Tepeden tırnağa köhnelik ve kokuşmuşluk, ne yazık ki. Ben bunu ülkemizde kendini sanat çevrelerinde konumlandırmış insanlarla ilişkilendiriyorum. Katı bir tekelleşme söz konusu ve bu tekelin üyeleri arasında nepotizme dayalı güçlü bir ilişki var. Sergilerin esame listelerinde, sinema salonlarında veya yayınevlerinin envanterinde sürekli aynı insanları görüyoruz ama çevrede başka sanatçılar olduğunu da biliyoruz.

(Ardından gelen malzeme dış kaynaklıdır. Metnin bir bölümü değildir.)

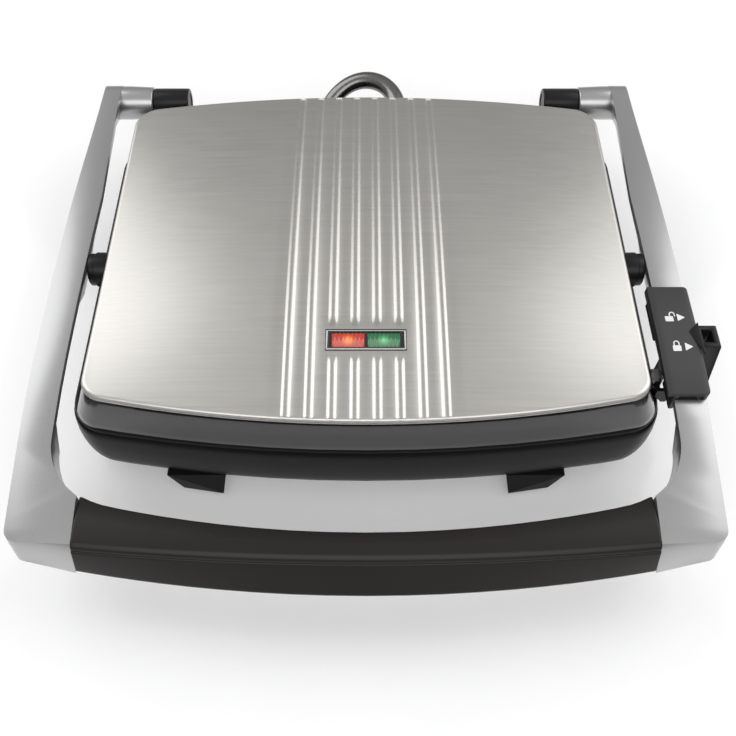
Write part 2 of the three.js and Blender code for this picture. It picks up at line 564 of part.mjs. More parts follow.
// ---------------------------------------------------------------- lid: housing and cover
const WINDOW = { y: [-65.6, -52.8], halfWidth: 21.5 };
const windowHole = box([-WINDOW.halfWidth - GAP, WINDOW.halfWidth + GAP],
  [WINDOW.y[0] - GAP, WINDOW.y[1] + GAP], [60, 110]);
const lidSkinUnder = raised(COVER_LEVELS, -SHEET - GAP).slice(2);
const lidOuter = bodyStack([...LID_LEVELS, [150.5, 2.6, LID_EDGE - 1.8], ...lidSkinUnder.slice(1)]);
const lidInner = bodyStack([
  [160.5, WALL, 40], [160.5, WALL, 52], [153, WALL, 70], [150.5, WALL + 2, LID_EDGE - 3],
  [150.5, 16 + WALL, LID_EDGE + 1], [150.5, 38 + WALL, LID_EDGE + 3.2], [150.5, 80 + WALL, LID_EDGE + 4.8],
]);
const lidGlandHole = cylinderY(GLAND_RADIUS - 1.5 + GAP, [BODY_REAR - 14, BODY_REAR + 8], LID_GLAND);
const pivotHole = cylinderX(BORE_RADIUS + 0.2, [-170, 170], PIVOT);
piece(lid, 'lid_housing', cut(lidOuter, lidInner, windowHole, lidGlandHole, pivotHole), 'gloss');

const coverUnder = bodyStack([
  [151, 0.2 + SHEET, LID_EDGE - 2], [150.5, 0.4 + SHEET, LID_EDGE],
  ...raised(COVER_LEVELS, -SHEET).slice(2),
]);
const GROOVE = { pitch: 11.9, width: 4.6, depth: 0.55, count: 8 };
const grooveBed = bodyStack([[150.5, 0, 60], ...raised(COVER_LEVELS, -GROOVE.depth).slice(1)]);
const coverGrooves = Array.from({ length: GROOVE.count }, (_, i) => {
  const x = (i - (GROOVE.count - 1) / 2) * GROOVE.pitch;
  const half = GROOVE.width / 2;
  const runs = Math.abs(x) < WINDOW.halfWidth ? [[-130, -69], [-49, 160]] : [[-130, 160]];
  return runs.map((run) => cut(box([x - half, x + half], run, [60, 110]), grooveBed));
}).flat();
piece(lid, 'lid_cover', cut(bodyStack(COVER_LEVELS), coverUnder, windowHole, ...coverGrooves), 'steel');

// ---------------------------------------------------------------- lid: plate, heater and lamps
const upperPlate = upsideDown(grillPlate()).translate(0, 0, UPPER_PLATE_BACK);
piece(lid, 'upper_grill_plate', upperPlate, 'plate');
const upperElement = upsideDown(heatingElement()).translate(0, 0, UPPER_PLATE_BACK + 3.6);
piece(lid, 'upper_heating_element', upperElement, 'heater');
const upperTrayHoles = [-22, 22].map((x) => box([x - 6, x + 6], [88, 100], [66, 80]));
const lampRoom = box([-26, 26], [-72, -46], [66, 80]);
const upperTray = upsideDown(reflectorTray(5)).translate(0, 0, 72.5);
piece(lid, 'upper_heat_reflector', cut(upperTray, ...upperTrayHoles, lampRoom), 'reflector');
piece(lid, 'upper_thermostat', cylinderZ(8, [60, 67], { x: 0, y: -36 }, 20), 'ceramic');

const lampTop = 87.2;
const bezelOuter = box([-WINDOW.halfWidth, WINDOW.halfWidth], WINDOW.y, [77, lampTop]);
const LENS = { width: 17.6, depth: 9.2, offset: 9.6, y: (WINDOW.y[0] + WINDOW.y[1]) / 2 };
function lensBox(side, grow, z) {
  const x = side * LENS.offset;
  const halfWidth = LENS.width / 2 + grow;
  const halfDepth = LENS.depth / 2 + grow;
  return box([x - halfWidth, x + halfWidth], [LENS.y - halfDepth, LENS.y + halfDepth], z);
}
const lensHoles = [-1, 1].map((side) => lensBox(side, GAP, [70, 95]));
piece(lid, 'indicator_bezel', cut(bezelOuter, ...lensHoles), 'gloss');
piece(lid, 'power_lens', lensBox(-1, 0, [82, lampTop - 0.4]), 'red');
piece(lid, 'ready_lens', lensBox(1, 0, [82, lampTop - 0.4]), 'green');
const lamp = (x) => cylinderX(2.4, [x - 6, x + 6], { y: LENS.y, z: 78.6 }, 12);
piece(lid, 'power_lamp', lamp(-LENS.offset), 'red');
piece(lid, 'ready_lamp', lamp(LENS.offset), 'green');

// ---------------------------------------------------------------- lid: side pivot bosses
const lidWall = bodyStack(grown([[161, 0, 45], ...LID_LEVELS, [151, 1, 85]], GAP));
const pivotBoss = cut(
  cylinderX(BOSS_RADIUS, [150, FRAME_INSIDE - GAP], PIVOT),
  lidWall,
  cylinderX(BORE_RADIUS, [140, 170], PIVOT),
);
piece(lid, 'right_pivot_boss', pivotBoss, 'black');
piece(lid, 'left_pivot_boss', mirrored(pivotBoss), 'black');

// ---------------------------------------------------------------- wiring conduit and its glands
function conduitGland(place, keepOut) {
  const collar = cylinderY(GLAND_RADIUS, [BODY_REAR - 3, BODY_REAR + 3.5], place);
  const stem = cylinderY(GLAND_RADIUS - 1.5, [BODY_REAR - 10, BODY_REAR + 1], place);
  const passage = cylinderY(4.2, [BODY_REAR - 12, BODY_REAR + 8], place);
  return cut(join(cut(collar, keepOut), stem), passage);
}
piece(base, 'base_conduit_gland', conduitGland(BASE_GLAND, baseSeat), 'black');
piece(lid, 'lid_conduit_gland', conduitGland(LID_GLAND, lidWall), 'black');

const conduitStart = BODY_REAR + 3.5 + GAP;
const arch = Array.from({ length: 9 }, (_, i) => {
  const angle = Math.PI * i / 8;
  return new THREE.Vector3(
    CONDUIT_X - CONDUIT_BEND * Math.cos(angle),
    conduitStart + 7 + CONDUIT_BEND * Math.sin(angle),
    BASE_GLAND.z + (LID_GLAND.z - BASE_GLAND.z) * i / 8 + 14.5 * Math.sin(angle),
  );
});
const conduitPath = new THREE.CatmullRomCurve3([
  new THREE.Vector3(BASE_GLAND.x, conduitStart, BASE_GLAND.z),
  new THREE.Vector3(BASE_GLAND.x, conduitStart + 4, BASE_GLAND.z),
  ...arch,
  new THREE.Vector3(LID_GLAND.x, conduitStart + 4, LID_GLAND.z),
  new THREE.Vector3(LID_GLAND.x, conduitStart, LID_GLAND.z),
], false, 'centripetal');
piece(base, 'wiring_conduit', rod(conduitPath, CONDUIT_RADIUS, 30, 10), 'conduit');

// ---------------------------------------------------------------- footprint to the origin
const extent = new THREE.Box3().setFromObject(press);
press.position.set(-(extent.min.x + extent.max.x) / 2, -(extent.min.y + extent.max.y) / 2, 0);

export default press;
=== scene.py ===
import math

import bmesh
import bpy
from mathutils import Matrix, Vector


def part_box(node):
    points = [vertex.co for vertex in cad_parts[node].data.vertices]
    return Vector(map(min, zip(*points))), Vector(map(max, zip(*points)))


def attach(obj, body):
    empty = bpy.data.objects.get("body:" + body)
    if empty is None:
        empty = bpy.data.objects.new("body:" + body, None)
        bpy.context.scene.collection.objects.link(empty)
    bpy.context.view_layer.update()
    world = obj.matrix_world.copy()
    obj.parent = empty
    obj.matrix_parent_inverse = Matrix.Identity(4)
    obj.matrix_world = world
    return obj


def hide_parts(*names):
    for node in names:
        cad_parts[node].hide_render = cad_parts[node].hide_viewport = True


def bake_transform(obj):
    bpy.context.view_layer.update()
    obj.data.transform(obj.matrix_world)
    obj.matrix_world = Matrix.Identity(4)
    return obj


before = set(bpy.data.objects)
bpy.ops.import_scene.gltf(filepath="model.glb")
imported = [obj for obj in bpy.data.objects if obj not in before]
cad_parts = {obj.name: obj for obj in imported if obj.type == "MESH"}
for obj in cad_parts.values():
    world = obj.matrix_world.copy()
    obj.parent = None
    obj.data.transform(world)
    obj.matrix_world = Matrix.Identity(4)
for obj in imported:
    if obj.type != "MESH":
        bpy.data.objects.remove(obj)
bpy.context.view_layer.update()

# ---------------------------------------------------------------- studio
# The press stands on a glossy pale worktop, seen from the front and above. Two large soft boxes
# hang left and right of it, a little behind, with a dimmer one in front and a plain pale ceiling.
MM = 0.001
cover_low, cover_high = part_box("lid_cover")
pivot_low, pivot_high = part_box("right_pivot_pin")
PIVOT = {"y": 8, "z": 64}  # side pivots, in the maker's millimetres round the middle of the body
ORIGIN = Vector(((cover_low.x + cover_high.x) / 2, (pivot_low.y + pivot_high.y) / 2 - PIVOT["y"] * MM, 0))

bpy.context.scene.view_settings.view_transform = "Standard"
bpy.ops.object.select_all(action="DESELECT")
bpy.ops.object.camera_add(location=ORIGIN + Vector((0, -0.323, 0.4652)), rotation=(math.radians(33), 0, 0))
camera = bpy.context.object
camera.data.sensor_width = 36
camera.data.lens = 42.09
camera.data.shift_x = 0.0027
camera.data.clip_start = 0.01
bpy.context.scene.camera = camera


def soft_box(place, target, size, power):
    """A rectangular lamp, placed and aimed in metres from the worktop under the body's middle."""
    bpy.ops.object.light_add(type="AREA", location=ORIGIN + Vector(place))
    lamp = bpy.context.object
    lamp.data.shape = "RECTANGLE"
    lamp.data.size, lamp.data.size_y = size
    lamp.data.energy = power
    aim = ORIGIN + Vector(target) - lamp.location
    lamp.rotation_euler = aim.to_track_quat("-Z", "Y").to_euler()


soft_box((-1.6, 0.9, 1.3), (0, 0, 0.05), (1.6, 2.0), 17)
soft_box((1.6, 0.7, 1.3), (0, 0, 0.05), (1.6, 2.0), 17)
soft_box((0, -1.3, 1.5), (0, 0, 0), (2.2, 1.0), 12)

world = bpy.data.worlds.new("studio_air")
bpy.context.scene.world = world
world.use_nodes = True
air = world.node_tree
height = air.nodes.new("ShaderNodeSeparateXYZ")
direction = air.nodes.new("ShaderNodeTexCoord")
sky = air.nodes.new("ShaderNodeValToRGB")
sky.color_ramp.elements[0].position = 0.25
sky.color_ramp.elements[0].color = (0.34, 0.34, 0.335, 1)
sky.color_ramp.elements[1].position = 1.0
sky.color_ramp.elements[1].color = (0.60, 0.60, 0.59, 1)
air.links.new(direction.outputs["Generated"], height.inputs[0])
air.links.new(height.outputs["Z"], sky.inputs[0])
air.links.new(sky.outputs[0], air.nodes["Background"].inputs["Color"])
air.nodes["Background"].inputs["Strength"].default_value = 1.0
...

Sanata ilgi duyan insanlar, her türlü sanat kolundan ve sanatçıdan haberdar olabilirler, her bağlamda yapılmış işleri deneyimleyebilirler, ama küratörler ve karar verici kimseler bu veya şu sebeplerden ötürü konfor alanlarından dışarı çıkmak istemiyorlar. Kazanırken kazandırmayı istemeleri de cabası. O yüzden -kendi adıma- ülkemizdeki sanat çevrelerinin pek dikkate alınırlığının, dünya çapında bildiğimiz sanat çevrelerine bir denkliğinin olduğunu düşünmüyorum. Aynı durum sinema ve edebiyat alanları için de geçerli bence. İsmi olmayan, “sağlam” tanıdıkları olmayan insanların, anlatmak istediklerini kitlelere ulaştırması, sıfırdan başlayarak çok zor. Talebi de bu ortamların muktedirleri belirliyor. İnsanlar yeni ve denenmemiş bir şeyle karşılaştıklarında ilgi göstermemekle kalmayıp, lekelemeye kadar giden tepkiler veriyor. Bu yüzden pek umutlu değilim ülkemizdeki neşriyat çevreleri özelinde.
Söyleşi için Batuhan’a teşekkür ettim. O da bu söyleşi için için teşekkür etti ve selamını ekledi.